Artist Harry Clarke was born in Dublin, Ireland, on 17th March 1889. He was a leading artist of the Irish Arts and Crafts Movement, as well as the ‘Golden Age of Illustration‘.
The son of a craftsman (Joshua Clarke), Harry Clarke was exposed to art (and in particular Art Nouveau) at an early age. He went to school at Belvedere College, and by his late teens was studying stained glass at the Dublin Art School.
After completing his education, Clarke moved to London to seek work as an artist. He won commissions to work on illustrations for new editions of Samuel Taylor Coleridge’s The Rime of the Ancient Mariner and Alexander Pope’s The Rape of the Lock, but completed neither of them. As it turned out, his first completed work was six colour plates and more than twenty-four monotone illustrations for Hans Christian Andersen’s Fairy Tales by Hans Christian Andersen (1916).
Clarke’s next endeavour was a series of illustrations for an edition of Edgar Allan Poe’s Tales of Mystery and Imagination (1916). This work sealed his reputation as a skilled illustrator, and was followed by editions of The Years at the Spring (1920), containing twelve colour plates and more than fourteen monotone images, Charles Perrault’s Fairy Tales of Perrault (1922), and Goethe’s Faust (1925), containing eight colour plates and more than seventy monotone and duotone images. The last of these is considered his masterwork – and largely prefigures the disturbing yet colourful imagery of 1960s psychedelia.

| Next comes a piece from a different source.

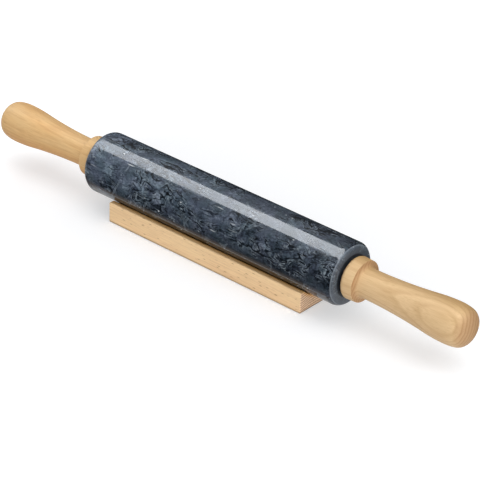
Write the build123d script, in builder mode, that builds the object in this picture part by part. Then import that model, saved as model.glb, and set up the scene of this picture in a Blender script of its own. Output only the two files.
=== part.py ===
from build123d import *
import math
import os

# A marble rolling pin that rests in a wooden cradle.
# X runs along the pin, Y across it, and Z up. The origin is the centre of the cradle's underside.
# All sizes are in millimetres.

# Marble barrel
barrel_length = 250.0
barrel_diameter = 50.0
barrel_edge_radius = 5.0
axle_height = 35.0

# Wooden cradle
cradle_length = 195.0
cradle_width = 46.0
cradle_height = 17.3
cradle_edge_ease = 1.0
trough_clearance = 0.3

# Steel axle rod with a thread at each end
rod_diameter = 8.0
rod_end_chamfer = 1.0
thread_engagement = 20.0
thread_relief_length = 2.0
thread_relief_depth = 0.6

# Nylon bushings in the barrel's ends
bushing_length = 14.0
bushing_wall = 3.0
bushing_flange_width = 2.5
bushing_flange_thickness = 1.5
bushing_lead_chamfer = 0.5
running_clearance = 0.05
pocket_clearance = 0.1
barrel_bore_clearance = 1.5

# Steel thrust washers between the bushings and the handles
washer_thickness = 1.0
washer_outer_diameter = 18.0
washer_bore_clearance = 0.25
end_play = 0.3

# Brass threaded inserts in the handles
insert_length = 22.0
insert_diameter = 13.0
insert_groove_width = 1.2
insert_groove_depth = 0.6
insert_groove_count = 4
thread_clearance = 0.1
glue_gap = 0.1
drill_tip_angle = 118.0
drill_spare_depth = 3.0

# Turned handles
handle_length = 107.5
flange_diameter = 33.5
flange_thickness = 11.2
flange_back_radius = 3.2
flange_front_drop = 0.35
flange_front_break = 0.5
neck_diameter = 23.0
cove_radius = 3.0
grip_diameter = 32.4
end_length = 17.5
# Where the hollow behind the neck turns into the belly, on the way to the girth
swell_turn_share = 0.76
# The corner at which the belly would meet the nose, if the shoulder didn't round it off
corner_diameter = 28.4
nose_rise = 4.8
shoulder_radius = 9.0

# How far a cut runs past the wall that it opens
overrun = 1.0

# Sizes that follow from those above
barrel_radius = barrel_diameter / 2
rod_radius = rod_diameter / 2
end_gap = washer_thickness + end_play
bushing_bore_radius = rod_radius + running_clearance
bushing_radius = bushing_bore_radius + bushing_wall
bushing_flange_radius = bushing_radius + bushing_flange_width
barrel_bore_radius = rod_radius + barrel_bore_clearance
insert_radius = insert_diameter / 2
insert_bore_radius = rod_radius + thread_clearance
handle_hole_radius = insert_radius + glue_gap
handle_hole_depth = insert_length + drill_spare_depth
trough_radius = barrel_radius + trough_clearance

sides = {"left": -1, "right": 1}


def end_plane(side, offset):
    """A plane across the pin, this far out from the barrel's end face, that looks outwards."""
    place = side * (barrel_length / 2 + offset)
    return Plane(origin=(place, 0, axle_height), x_dir=(0, side, 0), z_dir=(side, 0, 0))


def turning_plane(side, offset):
    """A plane along the pin for a turned profile: x runs outwards and y is the radius."""
    place = side * (barrel_length / 2 + offset)
    return Plane(origin=(place, 0, axle_height), x_dir=(side, 0, 0), z_dir=(0, -side, 0))


pin_axis = Axis((0, 0, axle_height), (1, 0, 0))

os.makedirs("parts", exist_ok=True)


def save(name, part):
    part.label = name
    export_step(part, f"parts/{name}.step")


# Cradle: a planed bar with a trough that has the barrel's own curve, all edges eased
with BuildPart() as cradle:
    with BuildSketch(Plane.YZ.offset(-cradle_length / 2)):
        with Locations((0, cradle_height / 2)):
            Rectangle(cradle_width, cradle_height)
        with Locations((0, axle_height)):
            Circle(trough_radius, mode=Mode.SUBTRACT)
    extrude(amount=cradle_length)
    fillet(cradle.edges(), radius=cradle_edge_ease)

save("cradle", cradle.part)


# Marble barrel: a ground cylinder with rounded ends, drilled through for the rod and
# counterbored at both ends for the bushings
with BuildPart() as marble_barrel:
    with BuildSketch(Plane.YZ.offset(-barrel_length / 2)):
        with Locations((0, axle_height)):
            Circle(barrel_radius)
            Circle(barrel_bore_radius, mode=Mode.SUBTRACT)
    extrude(amount=barrel_length)
    outer_rims = marble_barrel.edges().filter_by(GeomType.CIRCLE).group_by(SortBy.RADIUS)[-1]
    fillet(outer_rims, radius=barrel_edge_radius)
    for side in sides.values():
        with Locations(end_plane(side, 0)):
            CounterBoreHole(
                radius=bushing_radius + pocket_clearance,
                counter_bore_radius=bushing_flange_radius + pocket_clearance,
                counter_bore_depth=bushing_flange_thickness,
                depth=bushing_length + pocket_clearance,
            )

save("marble_barrel", marble_barrel.part)


# Axle rod: plain where it turns in the bushings, with a relief groove where each thread begins
# and a chamfer on both ends
with BuildPart() as axle_rod:
    rod_half_length = barrel_length / 2 + end_gap + thread_engagement
    with BuildSketch(Plane.YZ.offset(-rod_half_length)):
        with Locations((0, axle_height)):
            Circle(rod_radius)
    extrude(amount=2 * rod_half_length)
    rod_ends = axle_rod.faces().filter_by(Axis.X).edges()
    chamfer(rod_ends, length=rod_end_chamfer)
    for side in sides.values():
        with BuildSketch(end_plane(side, end_gap)):
            Circle(rod_radius + overrun)
            Circle(rod_radius - thread_relief_depth, mode=Mode.SUBTRACT)
        extrude(amount=thread_relief_length, mode=Mode.SUBTRACT)

save("axle_rod", axle_rod.part)


def make_bushing(side):
    """A flanged sleeve whose flange lies flush with the barrel's end face."""
    with BuildPart() as bushing:
        with BuildSketch(turning_plane(side, 0)):
            with BuildLine():
                Polyline(
                    (0, bushing_bore_radius),
                    (0, bushing_flange_radius),
                    (-bushing_flange_thickness, bushing_flange_radius),
                    (-bushing_flange_thickness, bushing_radius),
                    (-bushing_length, bushing_radius),
                    (-bushing_length, bushing_bore_radius),
                    close=True,
                )
            make_face()
        revolve(axis=pin_axis)
        inner_end = bushing.faces().filter_by(Axis.X).sort_by(Axis.X)[0 if side > 0 else -1]
        lead = inner_end.edges().sort_by(SortBy.RADIUS)[-1]
        chamfer(lead, length=bushing_lead_chamfer)
    return bushing.part


def make_washer(side):
    """A flat ring on the rod, against the handle's back face."""
    with BuildPart() as washer:
        with BuildSketch(end_plane(side, end_play)):
            Circle(washer_outer_diameter / 2)
            Circle(rod_radius + washer_bore_clearance, mode=Mode.SUBTRACT)
        extrude(amount=washer_thickness)
    return washer.part


def make_insert(side):
    """A round brass nut with glue grooves, flush with the handle's back face."""
    with BuildPart() as insert:
        with BuildSketch(end_plane(side, end_gap)):
            Circle(insert_radius)
            Circle(insert_bore_radius, mode=Mode.SUBTRACT)
        extrude(amount=insert_length)
        groove_step = insert_length / insert_groove_count
        for number in range(insert_groove_count):
            groove_place = end_gap + groove_step * (number + 1 / 2) - insert_groove_width / 2
            with BuildSketch(end_plane(side, groove_place)):
                Circle(insert_radius + overrun)
                Circle(insert_radius - insert_groove_depth, mode=Mode.SUBTRACT)
            extrude(amount=insert_groove_width, mode=Mode.SUBTRACT)
    return insert.part


def make_handle(side):
    """A turned handle: flange, cove, neck and swelling grip, with a blind hole for the insert."""
    flange_radius = flange_diameter / 2
    front_radius = flange_radius - flange_front_drop
    neck_radius = neck_diameter / 2
    grip_radius = grip_diameter / 2
    neck_place = flange_thickness + cove_radius
    girth_place = handle_length - end_length
    turn_place = neck_place + swell_turn_share * (girth_place - neck_place)
    turn_radius = neck_radius + swell_turn_share * (grip_radius - neck_radius)
    corner = (handle_length - nose_rise, corner_diameter / 2)
    drill_tip = handle_hole_radius / math.tan(math.radians(drill_tip_angle / 2))
    with BuildPart() as handle:
        with BuildSketch(turning_plane(side, end_gap)) as profile:
            with BuildLine():
                # Flange with a rounded back edge, a slightly coned rim and a crisp front edge
                back_face = Line((0, 0), (0, flange_radius - flange_back_radius))
                back_round = RadiusArc(
                    back_face @ 1,
                    (flange_back_radius, flange_radius),
                    flange_back_radius,
                )
                rim = Line(back_round @ 1, (flange_thickness - flange_front_break, front_radius))
                edge_break = Line(rim @ 1, (flange_thickness, front_radius - flange_front_break))
                front_face = Line(edge_break @ 1, (flange_thickness, neck_radius + cove_radius))
                # Cove from the flange's front face down to the neck
                cove = RadiusArc(front_face @ 1, (neck_place, neck_radius), -cove_radius)
                # Grip: a long hollow, the belly that it turns into, and a taper past the girth
                hollow = TangentArc(cove @ 1, (turn_place, turn_radius), tangent=(1, 0))
                belly = TangentArc(hollow @ 1, (girth_place, grip_radius), tangent=hollow % 1)
                TangentArc(belly @ 1, corner, tangent=(1, 0))
                # Blunt nose across the end, square to the axis
                nose = TangentArc((handle_length, 0), corner, tangent=(0, 1))
                Line(nose @ 0, (0, 0))
            make_face()
            shoulder = profile.vertices().sort_by_distance(corner)[0]
            fillet(shoulder, radius=shoulder_radius)
        revolve(axis=pin_axis)
        # Blind hole with the drill's cone at its bottom
        with BuildSketch(turning_plane(side, end_gap)):
            with BuildLine():
                Polyline(
                    (-overrun, 0),
                    (-overrun, handle_hole_radius),
                    (handle_hole_depth, handle_hole_radius),
                    (handle_hole_depth + drill_tip, 0),
                    close=True,
                )
            make_face()
        revolve(axis=pin_axis, mode=Mode.SUBTRACT)
    return handle.part


# The same four pieces at each end of the barrel
for side_name, side in sides.items():
    save(f"{side_name}_bushing", make_bushing(side))
    save(f"{side_name}_washer", make_washer(side))
    save(f"{side_name}_insert", make_insert(side))
    save(f"{side_name}_handle", make_handle(side))
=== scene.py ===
import math

import bmesh
import bpy
from mathutils import Euler, Matrix, Vector
from mathutils.geometry import intersect_sphere_sphere_2d


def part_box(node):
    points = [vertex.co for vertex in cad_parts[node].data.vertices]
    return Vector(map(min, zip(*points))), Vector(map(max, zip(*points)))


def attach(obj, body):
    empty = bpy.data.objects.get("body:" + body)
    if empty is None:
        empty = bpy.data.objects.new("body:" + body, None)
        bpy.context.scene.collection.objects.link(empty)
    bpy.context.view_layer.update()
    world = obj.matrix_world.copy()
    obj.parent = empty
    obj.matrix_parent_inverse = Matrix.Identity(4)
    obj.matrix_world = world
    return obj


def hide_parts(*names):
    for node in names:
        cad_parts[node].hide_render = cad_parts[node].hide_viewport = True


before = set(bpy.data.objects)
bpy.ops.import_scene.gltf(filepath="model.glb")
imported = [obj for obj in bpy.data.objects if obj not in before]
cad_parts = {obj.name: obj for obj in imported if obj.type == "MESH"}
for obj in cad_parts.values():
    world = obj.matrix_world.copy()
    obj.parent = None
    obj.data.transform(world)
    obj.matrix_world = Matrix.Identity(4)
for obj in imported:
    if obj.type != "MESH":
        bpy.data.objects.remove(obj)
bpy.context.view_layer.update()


# The cradle: a short bar of planed beech with a round trough along its top, in which the pin
# lies. It is one piece of wood, cut along the grain, with its edges eased by hand sanding.
mm = 0.001
cradle_low, cradle_high = (Vector(corner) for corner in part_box("cradle"))
barrel_low, barrel_high = (Vector(corner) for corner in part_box("marble_barrel"))
axle_height = (barrel_low.z + barrel_high.z) / 2
barrel_radius = (barrel_high.z - barrel_low.z) / 2
trough_clearance = 0.3 * mm
cradle_edge_ease = 1.0 * mm
trough_steps = 48
crease_angle = math.radians(32)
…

Clarke’s timing could not have been more perfect, as he was working as an illustrator just as the golden-age of gift-book illustration was taking off. His work can be compared to other masters of the craft such as Arthur Rackham, Kay Nielsen and Virginia Frances Sterrett.
Two of his most sought-after titles include promotional booklets for Jameson Irish Whiskey: A History of a Great House (1924) and Elixir of Life (1925), which was written by Geoffrey Warren. Clarke’s final book was the Selected Poems of Algernon by Charles Swinburne, published in 1928.
During the 1920s, he also directed much of his attention at stained glass, producing more than 130 windows. Alongside his brother Walter, Clarke took over their father’s artist studio. His glass is distinguished by the finesse of its drawing, unusual in the medium, his use of rich colours (inspired by an early visit to see the stained glass of the Cathedral of Chartres, he was especially fond of deep blues), and an innovative integration of the window leading as part of the overall design (his use of heavy lines in his black and white book illustrations is probably derived from his glass techniques).
Clarke’s best-known stained-glass works are the windows of the Honan Chapel in University College Cork, the windows of Bewley’s Café on Dublin’s Grafton Street, and the window illustrating John Keats’ The Eve of St. Agnes in the Hugh Lane Municipal Gallery in Dublin.
Clarke died of tuberculosis on 6th January 1931.
Influenced by both Art Nouveau and Art Deco, Clarke’s illustrations and stained glass work remain highly sought after and appreciated in the present-day.